Tissus, broderies, tapis, tentures murales, bijoux et harnachements de chevaux, les Ouzbeks ont laissé un héritage de toute beauté. Fabriqués et tissés entre Boukhara et Tachkent, Samarcande et Khiva, ce carrefour de la Route de la soie vivait grâce à la dextérité des hommes et par le talent des femmes.
La tradition ouzbek
La Cour de Boukhara tournait autour de deux figures, l’Émir (le dernier disparut en 1944) et le cheval, symbole de la conquête des territoires. Dans les écuries du palais, on ne trouvait pas moins de 17 races d’équidés, des montures habillées de tapis de croupe décorés d’or, d’argent et de pierres semi-précieuses comme leurs cavaliers couverts de turbans, chapans et pantalons richement brodés. Tous les membres de la cour sont habillés de soie et la sériciculture, encore active aujourd’hui, rétablie à la fin du XIIIème siècle, avait pour objectif de réunir par l’artisanat toutes les nationalités présentes, Afghans, Arabes, Persans, Indiens, car les traditions pouvaient aider à l’établissement d’une identité nationale. Une abondance de luxe pour rivaliser avec le mode de vie des tsars lors de l’invasion russe !
La broderie est un art masculin
L’art du zardozi, la broderie d’or, est la marque de l’appartenance sociale. L’Émir avait installé un atelier privé dans sa résidence personnelle, la citadelle d’Ark, qui signifie « Cœur de l’État ». Exécutées uniquement par des hommes, ce travail a longtemps été interdit aux femmes à cause d’une croyance forte, leur souffle et leur main gâteraient et terniraient les fils d’or.

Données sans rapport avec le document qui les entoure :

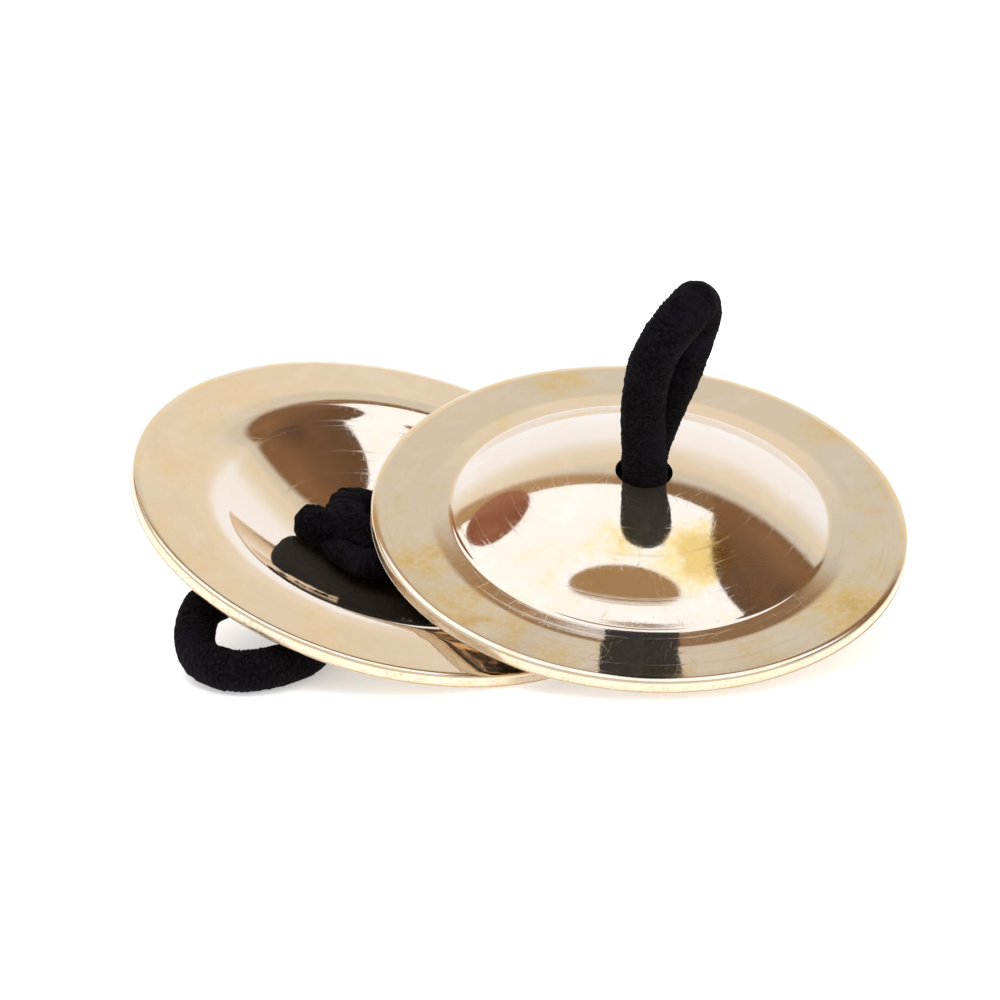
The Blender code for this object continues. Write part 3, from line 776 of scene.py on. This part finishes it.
def finger_loop(side, axis, route, radius, mat, seed):
    """Both legs and the loop as one cord, from inside the knot, out through the hole and back."""
    ends = [Vector(route[0]) * MM, Vector(route[-1]) * MM]
    apart = ends[1] - ends[0]
    apart = (apart - axis.z * apart.dot(axis.z)).normalized()
    first_leg, last_leg = ([axis.mouth - axis.z * depth * MM + apart * off * MM * way
                            for depth, off in LEG_PLACES] for way in (-1.0, 1.0))
    full = first_leg + [Vector(p) * MM for p in route] + last_leg[::-1]
    points, length = smooth_route(full, RIB_PITCH / RINGS_PER_RIB)
    sideways = axis.z.cross(apart)
    _, across, over = swept_frames(points, sideways, sideways * side_sign(points, sideways))
    along = np.linspace(0.0, length, len(points))
    inner = LEG_PLACES[0][0] * MM
    distances = np.minimum(along, length - along) - inner
    widths, depths = leg_sizes(distances, radius)
    rings = ribbed_surface(points, across, over, widths, depths, seed)
    # The cover flattens where it lies on the floor
    rings[:, :, 2] = np.maximum(rings[:, :, 2], FLOOR_GAP)
    loop = link_mesh(side + "_finger_loop", rings.reshape(-1, 3).tolist(), tube_faces(len(points), 0))
    loop.data.materials.append(mat)
    return loop, points, length


def side_sign(points, sideways):
    """1 or -1: which way round the across vector comes out when it is carried along the points."""
    _, across, _ = swept_frames(points, sideways)
    return 1.0 if float(across[-1] @ np.array(sideways)) > 0.0 else -1.0


def declare_loop(side):
    """Hides the plain solids of the loop and the neck, their covers and cores."""
    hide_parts(side + "_loop_cover", side + "_loop_core", side + "_neck_cover", side + "_neck_core")


def knot(side, axis, shape, height, middle, tail_routes, mat, seed):
    """An overhand knot pulled tight into a flattened ball, with its two cut tails.

    shape gives the trefoil's ring, its weave and the strand's radius in millimetres. The ball is squashed
    to height along the axis, with its middle above the flange's plane.
    """
    ring, weave, strand = (size * MM for size in shape)
    turns = np.linspace(0.0, 2.0 * math.pi, TREFOIL_POINTS)
    out = ring + weave * np.cos(3.0 * turns)
    trefoil = (out * np.cos(2.0 * turns), out * np.sin(2.0 * turns), weave * np.sin(3.0 * turns))
    guides = np.stack(trefoil, axis=1)[::KNOT_STEP]
    points, _ = smooth_route(guides, RIB_PITCH / RINGS_PER_RIB)
    _, across, over = swept_frames(points, (0.0, 0.0, 1.0))
    size = np.full(len(points), strand)
    rings = ribbed_surface(points, across, over, size, size, seed).reshape(-1, 3)
    squash = height / (2.0 * (weave + strand))
    rings[:, 2] = rings[:, 2] * squash + middle
    verts = [axis.world(ragged(Vector(p))) for p in rings]
    faces = tube_faces(len(points), 0)
    for k, route in enumerate(tail_routes):
        verts, faces = add_tail(axis, route, side == "left", verts, faces, seed + 10 + k)
    obj = link_mesh(side + "_knot", verts, faces)
    obj.data.materials.append(mat)
    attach(obj, side + "_cymbal_body")
    return obj


def ragged(point):
    """A point of a knot moved a little by noise, so that the wrapped yarn looks pulled and felted.

    Blender seeds noise_vector from the clock, so the knots' surfaces differ a little from run to run.
    """
    tufts = noise.noise_vector(point * TUFT_SCALE)
    felt = noise.noise_vector(point * FELT_SCALE)
    return point + tufts * TUFT_SIZE + felt * FELT_SIZE


def add_tail(axis, route, frayed, verts, faces, seed):
    """A tail: its cover is cut off round a recess for the core, or frayed and closed over it."""
    points, length = smooth_route([Vector(p) * MM for p in route], RIB_PITCH / RINGS_PER_RIB)
    tangents, across, over = swept_frames(points, (0.0, 0.0, 1.0))
    size = np.full(len(points), TAIL_RADIUS)
    if frayed:
        from_end = np.linspace(length, 0.0, len(points))
        closing = np.clip(1.0 - from_end / FRAY_LENGTH, 0.0, 1.0)
        size = TAIL_RADIUS * np.sqrt(np.clip(1.0 - closing ** 2, FRAY_LEAST, 1.0))
    rings = ribbed_surface(points, across, over, size, size, seed)
    if not frayed:
        theta = np.linspace(0.0, 2.0 * math.pi, SIDES, endpoint=False)[:, None]
        round_end = across[-1] * np.cos(theta) + over[-1] * np.sin(theta)
        end, outwards = points[-1], tangents[-1]
        cut_end = [end + round_end * TAIL_RADIUS * TAIL_RIM + outwards * TAIL_RIM_RISE,
                   end + round_end * TAIL_CORE_HOLE,
                   end + round_end * TAIL_CORE_HOLE - outwards * TAIL_CORE_DEPTH]
        rings = np.concatenate([rings, np.array(cut_end)])
    places = [Vector(p) for p in rings.reshape(-1, 3)]
    if frayed:
        places = [ragged(place) for place in places]
    start = len(verts)
    return verts + [axis.world(place) for place in places], faces + tube_faces(len(rings), start)


def main():
    scene = bpy.context.scene
    scene.view_settings.view_transform = "Standard"
    add_camera()
    add_world()
    add_floor()
    add_panel_light("key", *KEY_LIGHT)
    add_panel_light("fill", *FILL_LIGHT)

    edge = cut_edge_brass("cut_edge")
    lip = edge_lip_brass("edge_lip")
    textile = cord_textile("cord_textile")
    rubber = core_rubber("core_rubber")
    right, left = CymbalAxis("right"), CymbalAxis("left")

    loop, points, length = finger_loop("right", right, RIGHT_LOOP_ROUTE, RIGHT_CORD_RADIUS, textile, 3)
    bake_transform(loop)
    declare_loop("right")

    # The left loop starts folded under its disc
    loop, points, length = finger_loop("left", left, LEFT_LOOP_ROUTE, LEFT_CORD_RADIUS, textile, 4)
    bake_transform(loop)
    declare_loop("left")

    right_brass = polished_brass("right_brass", right, RIGHT_TARNISH, 0.80, (0.0, 0.0, 0.0))
    left_brass = polished_brass("left_brass", left, LEFT_TARNISH, 0.34, (0.13, 0.07, 0.0))
    brass_disc("right", right, [right_brass, lip, edge])
    brass_disc("left", left, [left_brass, lip, edge])
    right_knot = knot("right", right, RIGHT_KNOT, RIGHT_KNOT_HEIGHT, RIGHT_KNOT_MIDDLE,
                      RIGHT_TAIL_ROUTES, textile, 20)
    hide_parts("right_knot_cover")
    # The left tails are frayed over their cores, so the cores are hidden
    left_knot = knot("left", left, LEFT_KNOT, LEFT_KNOT_HEIGHT, LEFT_KNOT_MIDDLE,
                     LEFT_TAIL_ROUTES, textile, 40)
    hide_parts("left_knot_cover", "left_tail_core_1", "left_tail_core_2")
    for name, node in frame["nodes"].items():
        if name.startswith("right_tail_core"):
            node.data.materials.clear()
            node.data.materials.append(rubber)


main()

Dès leur plus jeune âge, des garçons était formés pour devenir des usto, artisans officiels, avec un salaire important et dotés souvent d’un rang à la cour. Les fils d’or et d’argent, généralement à base d’argent, contenaient 10 à 20% de dorure et parfois de l’or pur de haute qualité. Les tissus sont souvent faits de velours sombre sur lesquels les motifs d’ornement colorent l’ensemble en représentant le cosmos, le soleil ou les cycles du temps. Hommes et femmes de la cour rivalisaient d’élégance, que ce soit les coiffes, les capes, les bottines de velours ou en cuir très fin, tous brodés d’or.
Le travail des femmes enfin reconnu
Cette région de passage a vu d’autres textiles prendre racine, le coton et le kénaf, la broderie et le rembourrage. Puis les femmes se sont imposées avec la production de laine que les nomades tissaient en tapis ou en panneaux colorés, confectionnés de chutes et de morceaux de soie, les kuroks. Elles s’initièrent aussi à la broderie pour décorer des vêtements, des petits sacs destinés à ranger les affaires de la maison, la monnaie, le sel ou le thé. Aujourd’hui, la broderie est devenue un art féminin, sauf lorsqu’il s’agit de fils d’or, encore ! Elles apprennent dès leur plus jeune âge à maîtriser l’aiguille pour confectionner la dot de la mariée, couvre-lits, rideaux, sacs à main et les broderies reflètent les étapes de leur vie, fiançailles, mariage, accouchement, pour s’assurer d’une protection magique contre le mauvais œil.
Magique, c’est bien l’adjectif qui convient lors de la visite de deux expositions que Paris organise pour découvrir ces trésors sur les routes de Samarcande et donner tort à Amin Maalouf qui dans son livre Samarcande écrit : « Pour qu’une entreprise réussisse, il faut faire le contraire de ce que disent les femmes » !
Vicky Sommet
« Splendeurs des Oasis d’Ouzbékistan » au Musée du Louvre jusqu’au 6 mars.
« Sur les routes de Samarcande » à l’Institut du Monde Arabe jusqu’au 4 juin.
« Saodat Ismaïlova. Double horizon », exposition co-organisée par Le Fresnoy et le Centre Pompidou jusqu’au 30 avril.